Constitue ce délit, la dissimulation intentionnelle :

- d’une activité exercée à titre indépendant, dans un but lucratif et en violation des obligations commerciales, fiscales ou sociales (non immatriculation au registre du commerce et des sociétés, au répertoire des métiers, absence de déclaration auprès de l’URSSAF, de la MSA et/ou auprès de l’administration fiscale…) ;

- de tout ou partie d’un emploi salarié (absence de déclaration préalable à l’embauche, absence de bulletin de paie ou mention sur le bulletin de paie d’un nombre d’heures de travail inférieur à celui réellement effectué, sauf si cette mention résulte de l’application d’une convention ou d’un accord d’annualisation du temps de travail)

Constituent également ce délit, les faux statuts : faux travailleurs indépendants, faux stagiaires, bénévoles, faux gérant mandataire… _Est également réputé travail dissimulé par dissimulation d’emploi salarié le fait pour l’employeur de se soustraire intentionnellement aux déclarations relatives aux salaires ou aux cotisations sociales assises sur ceux-ci auprès des organismes de recouvrement des contributions et cotisations sociales ou de l’administration fiscale en vertu des dispositions légales.

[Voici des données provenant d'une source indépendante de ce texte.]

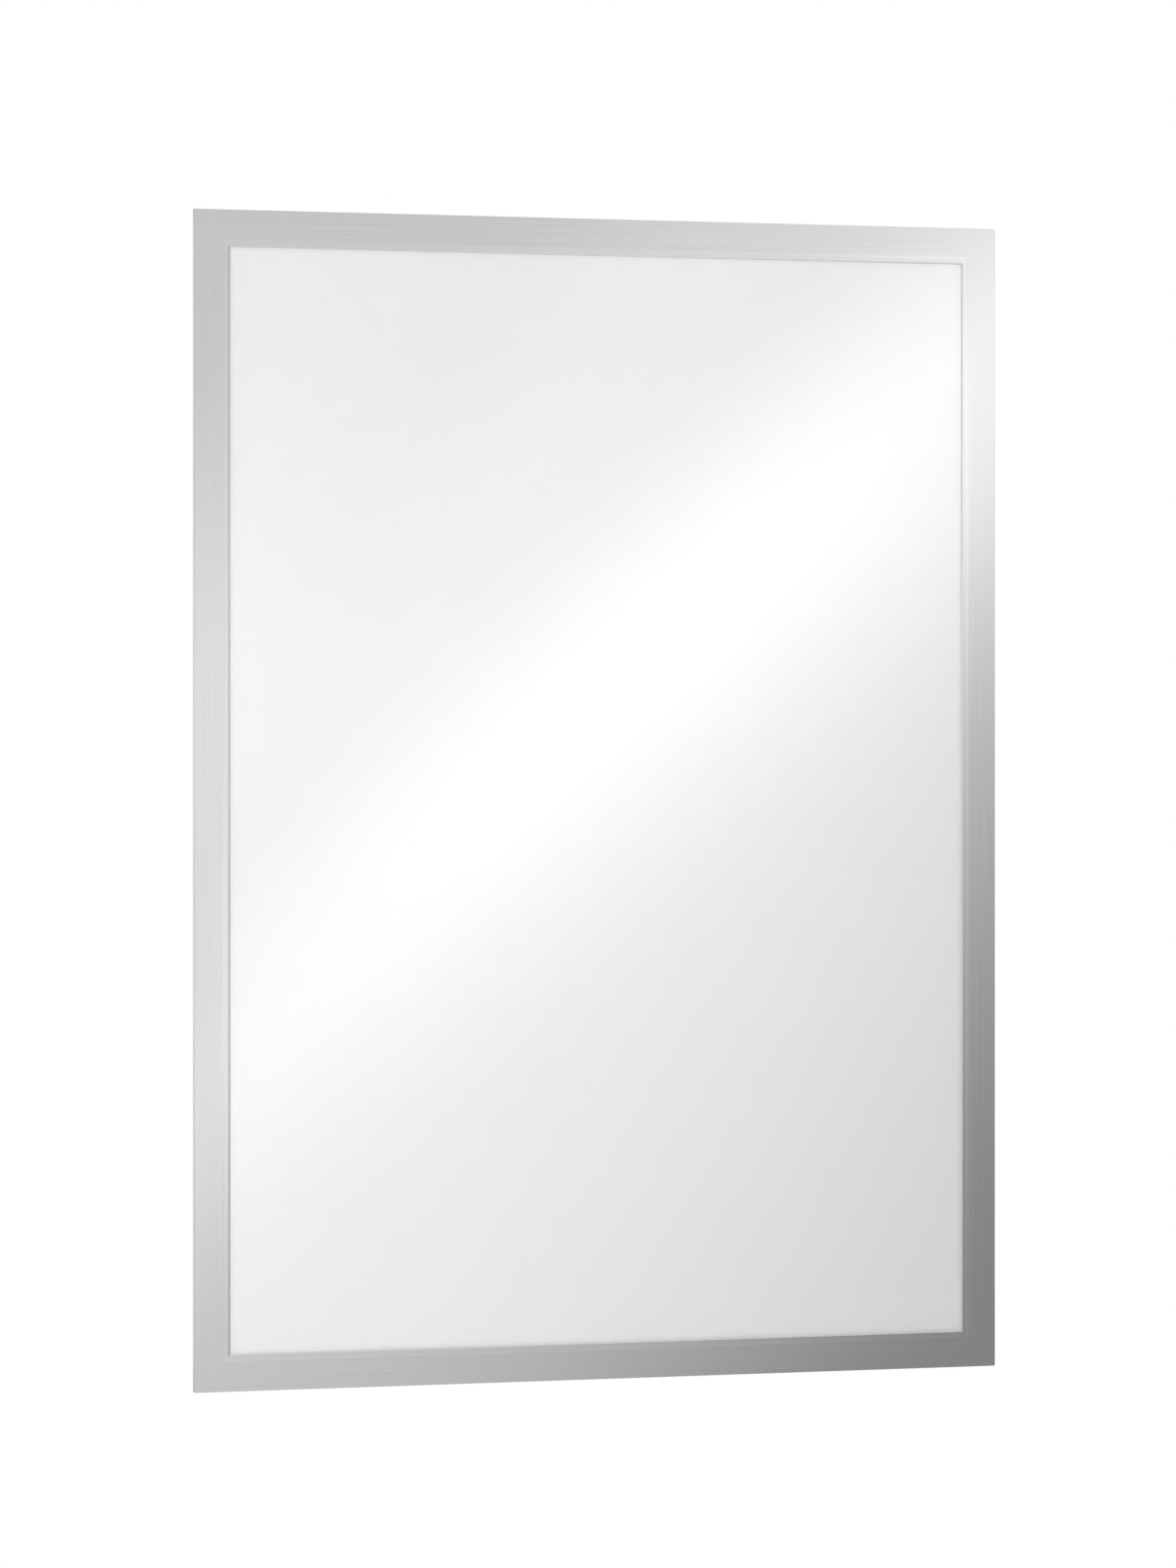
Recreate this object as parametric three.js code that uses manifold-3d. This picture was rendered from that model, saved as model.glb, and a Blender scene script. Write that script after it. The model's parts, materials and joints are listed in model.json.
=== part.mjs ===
// A magnetic poster frame that sticks to a wall or a pane of glass by the tapes on its back.
// A clear front cover with a silver border folds open like a book to change the poster.
// Millimetres, +Z up, +Y into the wall and -Y towards the viewer.
// The origin is the middle of the top tape's sticky face.

import * as THREE from "three";
import { mergeVertices } from "three/addons/utils/BufferGeometryUtils.js";
import Module from "manifold-3d";

// The poster
const posterWidth = 500;
const posterHeight = 700;
const posterThickness = 0.25;
const posterClearance = 0.5;

// Magnet strips, in one ring round the poster and one ring in the cover
const magnetWidth = 18.5;
const rearMagnetThickness = 0.6;
const frontMagnetThickness = 0.4;
const stripGap = 0.25;

// Films
const backSheetThickness = 0.35;
const windowFilmThickness = 0.25;
const cornerRadius = 1;

// Silver border: a flat band over the magnets, a gentle slope down to the lip, and a rolled-off edge
// round the window
const bandThickness = 0.4;
const lipThickness = 0.36;
const lipWidth = 4.7;
const slopeWidth = 3;
const edgeBevel = 0.1;
const rollWidth = 0.9;
const rollMiddle = 0.35;
const rollDrop = 0.03;
const cutEdge = 0.25;

// Sticky tapes on the back
const tapeWidth = 12;
const tapeThickness = 0.25;
const tapeInset = 3;
const tapeEndGap = 5;

// Hinge film, stuck along the frame's left side and creased between the cover and the back
const hingeThickness = 0.25;
const hingeEndInset = 4;

// The glue or air between two layers
const layerGap = 0.05;

// Worked out across the frame
const frameWidth = posterWidth + 2 * (posterClearance + magnetWidth);
const frameHeight = posterHeight + 2 * (posterClearance + magnetWidth);
const borderWidth = magnetWidth + lipWidth;
const tapeRow = frameHeight / 2 - tapeInset - tapeWidth / 2;
const tapeColumn = frameWidth / 2 - tapeInset - tapeWidth / 2;

// Worked out through the frame: how far each layer's rear face stands off the wall
const backSheetLayer = tapeThickness + layerGap;
const rearMagnetLayer = backSheetLayer + backSheetThickness + layerGap;
const posterLayer = rearMagnetLayer;
const frontMagnetLayer = rearMagnetLayer + rearMagnetThickness + layerGap;
const windowFilmLayer = frontMagnetLayer + frontMagnetThickness + layerGap;
const borderLayer = windowFilmLayer + windowFilmThickness + layerGap;

const wasm = await Module();
wasm.setup();

// Materials, one for each stuff that the frame is made of
const silverPrint = new THREE.MeshStandardMaterial({ color: 0xc4c6c8, roughness: 0.3, metalness: 0.9 });
const clearFilm = new THREE.MeshStandardMaterial({
  color: 0xf4f6f7,
  roughness: 0.12,
  metalness: 0,
  transparent: true,
  opacity: 0.25,
});
const magnetRubber = new THREE.MeshStandardMaterial({ color: 0x2a2725, roughness: 0.7, metalness: 0 });
const stickyTape = new THREE.MeshStandardMaterial({ color: 0xe9e6dc, roughness: 0.5, metalness: 0 });
const whitePaper = new THREE.MeshStandardMaterial({ color: 0xf3f3f1, roughness: 0.85, metalness: 0 });

// A rectangle about the origin, with a radius at each corner: bottom left, bottom right, top right, top left.
function cutOutline(width, height, radii = [0, 0, 0, 0]) {
  const [bottomLeft, bottomRight, topRight, topLeft] = radii;
  const right = width / 2;
  const top = height / 2;
  const shape = new THREE.Shape();
  const corner = (x, y, radius, start) => {
    if (radius > 0) shape.absarc(x, y, radius, start, start + Math.PI / 2, false);
    else shape.lineTo(x, y);
  };
  shape.moveTo(-right + bottomLeft, -top);
  corner(right - bottomRight, -top + bottomRight, bottomRight, -Math.PI / 2);
  corner(right - topRight, top - topRight, topRight, 0);
  corner(-right + topLeft, top - topLeft, topLeft, Math.PI / 2);
  if (bottomLeft > 0) corner(-right + bottomLeft, -top + bottomLeft, bottomLeft, Math.PI);
  shape.closePath();
  return shape;
}

// A flat piece cut to an outline, with its rear face at z = 0 and its front face towards the viewer.
function sheet(outline, thickness) {
  return new THREE.ExtrudeGeometry(outline, { depth: thickness, bevelEnabled: false, curveSegments: 6 });
}

// A geometry as a closed solid that can be cut.
function solidOf(geometry) {
  const bare = new THREE.BufferGeometry();
  bare.setAttribute("position", geometry.getAttribute("position"));
  bare.setIndex(geometry.getIndex());
  const merged = mergeVertices(bare);
  return new wasm.Manifold(
    new wasm.Mesh({
      numProp: 3,
      vertProperties: new Float32Array(merged.getAttribute("position").array),
      triVerts: new Uint32Array(merged.getIndex().array),
    }),
  );
}

// A cut solid as a geometry again.
function geometryOf(solid) {
  const mesh = solid.getMesh();
  const geometry = new THREE.BufferGeometry();
  geometry.setAttribute("position", new THREE.BufferAttribute(mesh.vertProperties, 3));
  geometry.setIndex(new THREE.BufferAttribute(mesh.triVerts, 1));
  geometry.computeVertexNormals();
  return geometry;
}

// A ring round the frame with mitred corners. Each point of its section is [inset from the edge, height].
function mitredRing(section) {
  const corners = [
    [-1, -1],
    [1, -1],
    [1, 1],
    [-1, 1],
  ];
  const positions = [];
  for (const [inset, height] of section)
    for (const [sideX, sideY] of corners)
      positions.push(sideX * (frameWidth / 2 - inset), sideY * (frameHeight / 2 - inset), height);
  const index = [];
  for (let i = 0; i < section.length; i++) {
    const here = 4 * i;
    const next = 4 * ((i + 1) % section.length);
    for (let c = 0; c < 4; c++) {
      const d = (c + 1) % 4;
      index.push(here + c, here + d, next + d);
      index.push(here + c, next + d, next + c);
    }
  }
  const geometry = new THREE.BufferGeometry();
  geometry.setAttribute("position", new THREE.Float32BufferAttribute(positions, 3));
  geometry.setIndex(index);
  return geometry;
}

// The silver border, with its outer corners cut round like the films below it.
function borderGeometry() {
  const ring = mitredRing([
    [0, 0],
    [0, bandThickness - edgeBevel],
    [edgeBevel, bandThickness],
    [magnetWidth - slopeWidth / 2, bandThickness],
    [magnetWidth + slopeWidth / 2, lipThickness],
    [borderWidth - rollWidth, lipThickness],
    [borderWidth - rollMiddle, lipThickness - rollDrop],
    [borderWidth, cutEdge],
    [borderWidth, 0],
  ]);
  const blank = sheet(cutOutline(frameWidth, frameHeight, Array(4).fill(cornerRadius)), bandThickness);
  return geometryOf(solidOf(ring).intersect(solidOf(blank)));
}

// Everything is laid out from the frame's middle as seen from the front: x right, y up and z off the wall.
const layers = new THREE.Group();
layers.rotation.x = Math.PI / 2;
layers.position.z = -tapeRow;

const backPanel = new THREE.Group();
const frontCover = new THREE.Group();
layers.add(backPanel, frontCover);

// One named piece in a group, at x, y and its distance off the wall.
function place(group, name, geometry, material, x, y, layer) {
  const mesh = new THREE.Mesh(geometry, material);
  mesh.name = name;
  mesh.position.set(x, y, layer);
  group.add(mesh);
}

// A ring of four magnet strips: the side strips run the frame's full height and the others lie between them.
function magnetRing(group, prefix, thickness, layer) {
  const column = (frameWidth - magnetWidth) / 2;
  const row = (frameHeight - magnetWidth) / 2;
  const between = frameWidth - 2 * (magnetWidth + stripGap);
  const round = cornerRadius;
  const leftStrip = sheet(cutOutline(magnetWidth, frameHeight, [round, 0, 0, round]), thickness);
  const rightStrip = sheet(cutOutline(magnetWidth, frameHeight, [0, round, round, 0]), thickness);
  const crossStrip = sheet(cutOutline(between, magnetWidth), thickness);
  place(group, prefix + "_left", leftStrip, magnetRubber, -column, 0, layer);
  place(group, prefix + "_right", rightStrip, magnetRubber, column, 0, layer);
  place(group, prefix + "_top", crossStrip, magnetRubber, 0, row, layer);
  place(group, prefix + "_bottom", crossStrip, magnetRubber, 0, -row, layer);
}

// The four sticky tapes: the top and bottom ones run the full width and the side ones lie between them.
function wallTapes() {
  const acrossLength = frameWidth - 2 * tapeInset;
  const sideLength = 2 * (tapeRow - tapeWidth / 2 - tapeEndGap);
  const across = sheet(cutOutline(acrossLength, tapeWidth), tapeThickness);
  const side = sheet(cutOutline(tapeWidth, sideLength), tapeThickness);
  place(backPanel, "wall_tape_top", across, stickyTape, 0, tapeRow, 0);
  place(backPanel, "wall_tape_bottom", across, stickyTape, 0, -tapeRow, 0);
  place(backPanel, "wall_tape_left", side, stickyTape, -tapeColumn, 0, 0);
  place(backPanel, "wall_tape_right", side, stickyTape, tapeColumn, 0, 0);
}

// One leaf of the hinge film, from one distance off the wall to another, outside the frame's left side.
function hingeLeaf(group, name, from, to) {
  const leaf = sheet(cutOutline(hingeThickness, frameHeight - 2 * hingeEndInset), to - from);
  const x = -frameWidth / 2 - layerGap - hingeThickness / 2;
  place(group, name, leaf, silverPrint, x, 0, from);
}

const filmOutline = cutOutline(frameWidth, frameHeight, Array(4).fill(cornerRadius));
const posterSheet = sheet(cutOutline(posterWidth, posterHeight), posterThickness);

// The back panel, which stays on the wall
wallTapes();
place(backPanel, "back_sheet", sheet(filmOutline, backSheetThickness), clearFilm, 0, 0, backSheetLayer);
magnetRing(backPanel, "rear_magnet", rearMagnetThickness, rearMagnetLayer);
place(backPanel, "poster_sheet", posterSheet, whitePaper, 0, 0, posterLayer);
hingeLeaf(backPanel, "hinge_rear_leaf", backSheetLayer, rearMagnetLayer + rearMagnetThickness);

// The front cover, which folds open
magnetRing(frontCover, "front_magnet", frontMagnetThickness, frontMagnetLayer);
place(frontCover, "window_film", sheet(filmOutline, windowFilmThickness), clearFilm, 0, 0, windowFilmLayer);
place(frontCover, "silver_border", borderGeometry(), silverPrint, 0, 0, borderLayer);
hingeLeaf(frontCover, "hinge_front_leaf", frontMagnetLayer, windowFilmLayer + windowFilmThickness);

const posterFrame = new THREE.Group();
posterFrame.add(layers);

export default posterFrame;
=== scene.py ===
"""The looks of a magnetic poster frame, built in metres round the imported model.

The row frame has +X to the right, +Y into the wall and +Z up, and the viewer is at -Y.
"""

from __future__ import annotations

import json
import logging
import math
from dataclasses import dataclass
from enum import Enum
from functools import reduce
from typing import Iterable, Mapping, Sequence, Union

import bmesh
import bpy
from mathutils import Matrix, Vector


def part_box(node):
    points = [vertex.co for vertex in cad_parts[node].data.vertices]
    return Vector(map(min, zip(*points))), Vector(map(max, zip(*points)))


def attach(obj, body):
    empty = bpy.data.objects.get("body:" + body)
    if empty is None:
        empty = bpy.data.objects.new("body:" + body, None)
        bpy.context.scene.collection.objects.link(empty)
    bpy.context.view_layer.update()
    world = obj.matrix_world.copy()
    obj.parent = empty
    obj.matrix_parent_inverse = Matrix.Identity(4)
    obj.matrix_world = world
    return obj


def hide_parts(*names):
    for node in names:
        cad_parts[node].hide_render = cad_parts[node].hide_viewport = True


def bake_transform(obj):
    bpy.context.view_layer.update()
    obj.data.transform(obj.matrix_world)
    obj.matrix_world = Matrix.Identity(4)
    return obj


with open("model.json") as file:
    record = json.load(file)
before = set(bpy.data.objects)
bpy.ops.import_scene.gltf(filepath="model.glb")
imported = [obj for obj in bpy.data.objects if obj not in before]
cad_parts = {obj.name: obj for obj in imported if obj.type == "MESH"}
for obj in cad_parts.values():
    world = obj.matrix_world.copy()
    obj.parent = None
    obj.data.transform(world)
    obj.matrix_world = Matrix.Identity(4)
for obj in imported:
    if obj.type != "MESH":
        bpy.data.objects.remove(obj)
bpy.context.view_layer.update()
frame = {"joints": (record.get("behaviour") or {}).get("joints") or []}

MM = 0.001
log = logging.getLogger("poster_frame")

Number = Union[int, float]
Value = Union[int, float, "Wire"]
Colour = tuple[float, float, float, float]
Triple = tuple[float, float, float]

WHITE: Colour = (1.0, 1.0, 1.0, 1.0)
FILM_CORNER = 1.0 * MM
FILM_EDGE = 0.04 * MM
MAGNET_EDGE = 0.1 * MM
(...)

Peuvent être sanctionnés : l’auteur du délit (qui a dissimulé son activité professionnelle ou celle de ces salariés), ceux qui en ont profité en connaissance de cause ou ont aidé à sa réalisation (personne faisant de la publicité, complice…).

 

Le prêt illicite de main-d’œuvre

Est visée la mise à disposition à titre exclusif à but lucratif de salariés par une entreprise prestataire à une entreprise utilisatrice et ce, en dehors des cas autorisés par la loi.

Le prêteur et l’utilisateur de la main-d’œuvre peuvent être sanctionnés.

Est licite le prêt de main d’œuvre organisé dans le cadre légal fixé par le code du travail : travail temporaire, entreprise de travail à temps partagé, portage salarial, mise à disposition des salariés auprès des organisations syndicales ou des associations d’employeurs ou dans le cadre des dispositions de l’article L. 222-3 du code du sport relatives aux associations ou sociétés sportives.

Les associations intermédiaires, les entreprises de travail temporaire d’insertion, les associations de services aux personnes ainsi que les groupements d’employeurs, ainsi que les entreprises de travail à temps partagé peuvent également mettre soit à titre onéreux, soit à titre non lucratif certaines catégories de personnes à la disposition d’entreprises ou de particuliers.

 

Le marchandage

Pour que ce délit défini par l’article L 8231-1 du code du travail soit constitué, il faut établir une opération de fourniture de main d’œuvre à but lucratif qui cause préjudice au salarié ou qui élude l’application de la loi, du règlement ou de la convention collective. La fourniture de main d’œuvre ne doit pas être nécessairement exclusive.

 

L’emploi irrégulier de travailleurs étrangers et le trafic de main d’œuvre étrangère

 

Nul ne peut, directement ou indirectement, embaucher, conserver à son service ou employer pour quelque durée que ce soit un étranger non muni du titre l’autorisant à exercer une activité salariée en France.

Il est également interdit à toute personne d’engager ou de conserver à son service un étranger dans une catégorie professionnelle, une profession ou une zone géographique autres que celles qui sont mentionnées, le cas échéant, sur le titre l’autorisant à exercer une activité salariée en France. L’employeur est également tenu de s’assurer auprès des administrations territorialement compétentes de l’existence du titre autorisant l’étranger à exercer une activité salariée en France, sauf si cet étranger est inscrit sur la liste des demandeurs d’emploi tenue par Pôle emploi.

Peuvent être sanctionnés, les employeurs -y compris les particuliers- ou leur délégué, mais aussi les bénéficiaires de la fraude s’ils en ont eu connaissance (passeurs, transporteurs, hébergeurs, intermédiaires…).

L’étranger employé sans titre de travail est assimilé à compter de la date de son embauchage , à un travailleur régulièrement engagé en ce qui concerne les obligations de l’employeur relatives à la réglementation du travail définie au livre II du code du travail.

En cas d’accident du travail, les CPAM recouvrent auprès de l’employeur de toute personne étrangère travaillant ou ayant travaillé pour le compte de celui-ci, sans satisfaire aux conditions de régularité de séjour et de travail en France définies par la réglementation, l’indu correspondant à la totalité des dépenses qu’elles supportent pour cette personne au titre de cet accident. Il en est de même lorsque la victime se trouvait en situation de travail dissimulé au sens des articles L. 8221-3 (travail dissimulé par dissimulation d’activité) et L. 8221-5 (travail dissimulé par dissimulation d’emploi salarié) du code du travail.